Onlar sessiz kalabilirler. Çünkü onlar için sadece kendilerinin hukuku vardır. İlhan Selçuk gözaltına alındığında ‘Bu yaşta adam gece yarısı evinden alınır mı?’ diye soranlar, ilerleyen yaşı ve hastalığı nedeniyle çişini bile tutmakta zorlanan 83 yaşındaki Salih Kunter pijamasıyla evinden alındığında sessizlerdi.

Hadi, o muhafazakardı.

Ya Vedat Yenerer ya Güler Kömürcü? Gazeteciyse onlar da gazeteci. Üstelik aynı iddialara muhatap oldular, Ergenekon soruşturması kapsamında gözaltına alındılar. Hatta biri hala cezaevinde. İlhan Selçuk için kıyamet kopartanlar, bu gazeteciler için ağızlarını açmadılar.

Çünkü onlar, yine de farklılardı.

Eminim, Tercüman okurları, bu yaşananları daha iyi anlamaya başlamıştır. Rahmetli Gün Sazak’ı unutacaklarını sanmıyorum. Gazete manşetleriyle kaybettikleri dava arkadaşlarının acısını yüreklerinde yaşıyorlardır. Eminim, bu gazeteyi satın alarak ödedikleri her kuruşun Doğu Perinçek’e ‘kalkan’ olduğunu, gerçek vatanseverlere ‘silah’ olarak döndüğünü görüyorlardır.

PKK’lıları Atatürkçü gösterdi

Daha vahimi, Tercüman, tüm çetecileri ‘Atatürkçü’ ilan etti. Ergenekon haberleriyle Atatürkçüler, Cumhuriyetçiler hedef haline getiriliyormuş. Sormak lazım, Doğu Perinçek ne zamandan beri Atatürkçü oldu? Teröristbaşı Abdullah Öcalan’la Bekaa Vadisi’nde sarmaş dolaş pozlar veren, bir dönem teröristlere ‘gerilla’ diyen, PKK eylemlerini ‘Kürtlerin ulusal kurtuluş mücadelesi’ olarak gören, 1974 Kıbrıs Barış Harekatı’nı ‘Türk ordusunun işgali’ olarak nitelendiren kimdi, kimlerdi?

Kusura bakmayın, ben Doğu Perinçek’le aynı safta yer alamam. Kimse de beni aynı safta yer almaya zorlamasın. PKK, benim için bir terör örgütüdür. PKK’ya terör örgütü demeyen Atatürkçü ise ben değilim.

Kusura bakma Tercüman, ben Perinçek’i almayım. Siz, bir dönem başka ülkelerin bayrağını sallayanlarla ‘Ergenekon kardeşliği’ yapmaya devam edin.

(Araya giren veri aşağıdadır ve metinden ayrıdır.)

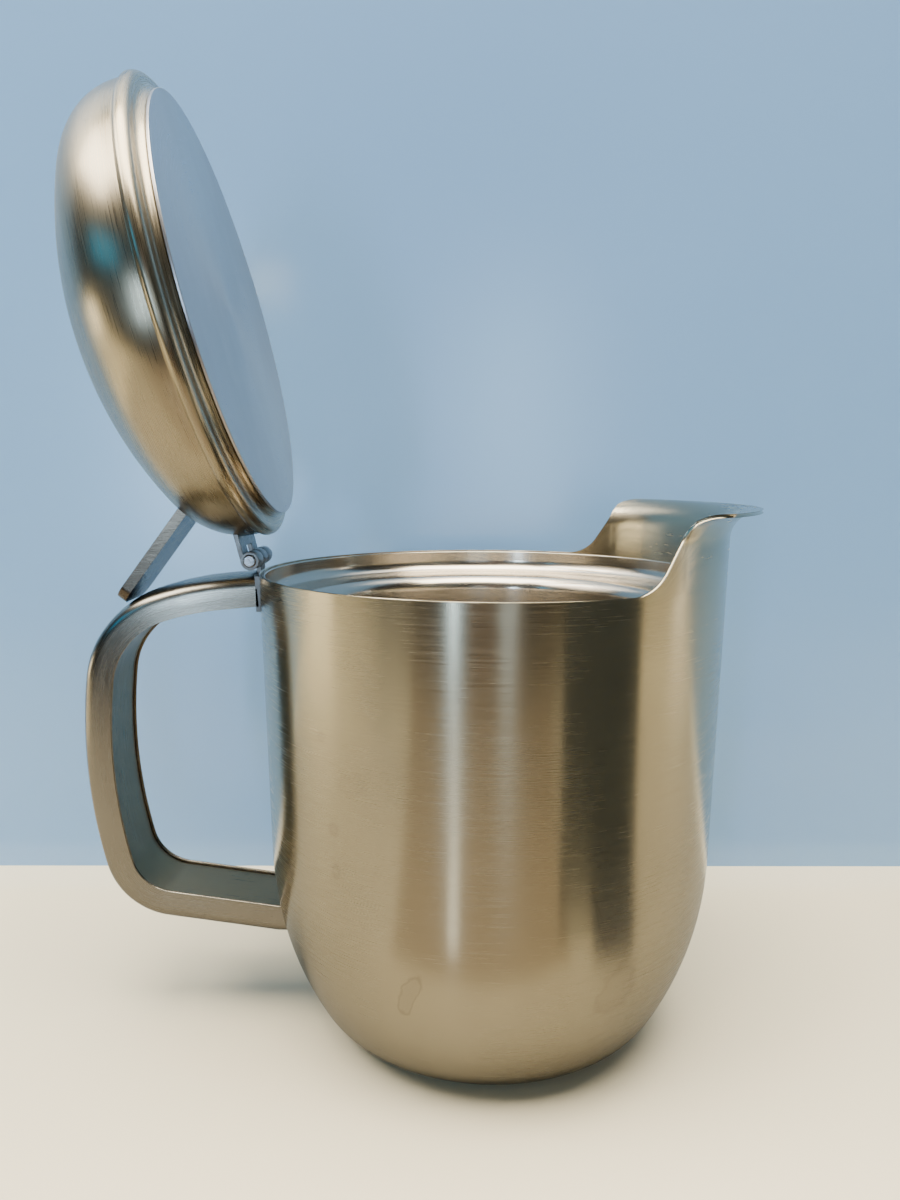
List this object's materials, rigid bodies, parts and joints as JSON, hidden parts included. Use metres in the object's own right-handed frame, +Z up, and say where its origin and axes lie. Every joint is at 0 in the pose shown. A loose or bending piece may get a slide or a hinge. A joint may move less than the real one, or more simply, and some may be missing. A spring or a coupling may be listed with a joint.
{
  "type": "lidded pouring jug",
  "caption": "Brushed steel pouring jug with a rounded base, flared spout collar, loop handle and a hinged domed lid with a thumb lever, standing open.",
  "frame": {"origin": "centre of the flat base, on the surface the jug stands on", "axes": "+Z up along the body's axis, +X from the handle and hinge towards the spout, hinge pin along Y"},
  "size_m": [0.1453, 0.1, 0.2008],
  "materials": {
    "shell_steel": "brushed round the body, satin",
    "liner_steel": "satin",
    "base_steel": "satin",
    "handle_steel": "brushed lengthways",
    "lid_steel": "brushed in circles, satin",
    "disc_steel": "fine satin",
    "hinge_steel": "plain",
    "pin_steel": "turned bright",
    "seal_braze": "dull",
    "getter_metal": "dull grey"
  },
  "bodies": {
    "body": {"outer_shell": "shell_steel", "inner_vessel": "liner_steel", "base_disc": "base_steel", "vacuum_seal": "seal_braze", "getter": "getter_metal", "handle_channel": "handle_steel", "handle_strip": "handle_steel", "handle_upper_foot": "hinge_steel", "handle_lower_foot": "hinge_steel", "hinge_bracket": "hinge_steel", "hinge_pin": "pin_steel"},
    "lid": {"lid_dome": "lid_steel", "lid_pan": "lid_steel", "lid_disc": "disc_steel", "hinge_strap": "hinge_steel", "thumb_lever": "lid_steel"}
  },
  "joints": [
    {"name": "lid_hinge", "type": "hinge", "parent": "body", "child": "lid", "pos_m": [-0.0513, 0, 0.1042], "axis": [0, 1, 0], "range_deg": [0, 103.6]}
  ]
}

Ben ülkemi seviyorum, bölme çabalarına şiddetle karşı çıkıyorum, çetelerden arındırılmasını istiyorum, herkesin kardeşçe ve barış içinde yaşaması, demokrasiyle yönetilmesi için mücadele ediyorum.

Anlaşılıyor ki, bu mücadelem, birilerini rahatsız etti. Buradan ilan ediyorum, fotoğrafım yetmez evimin krokisini de verin! Nereden bulacağınızı çok düşünmeyin, Ergenekon kardeşliği yaptığınız adamlara sorun, Yargıtay binasının krokisini nasıl çizdilerse, size de çizip versinler. Yayınlamak ise çok kolay. Dün bu becerinizi gösterdiniz.

Öldürtmezseniz namertsiniz! Unutmayın, Allah’ın verdiği canı ancak Allah alır.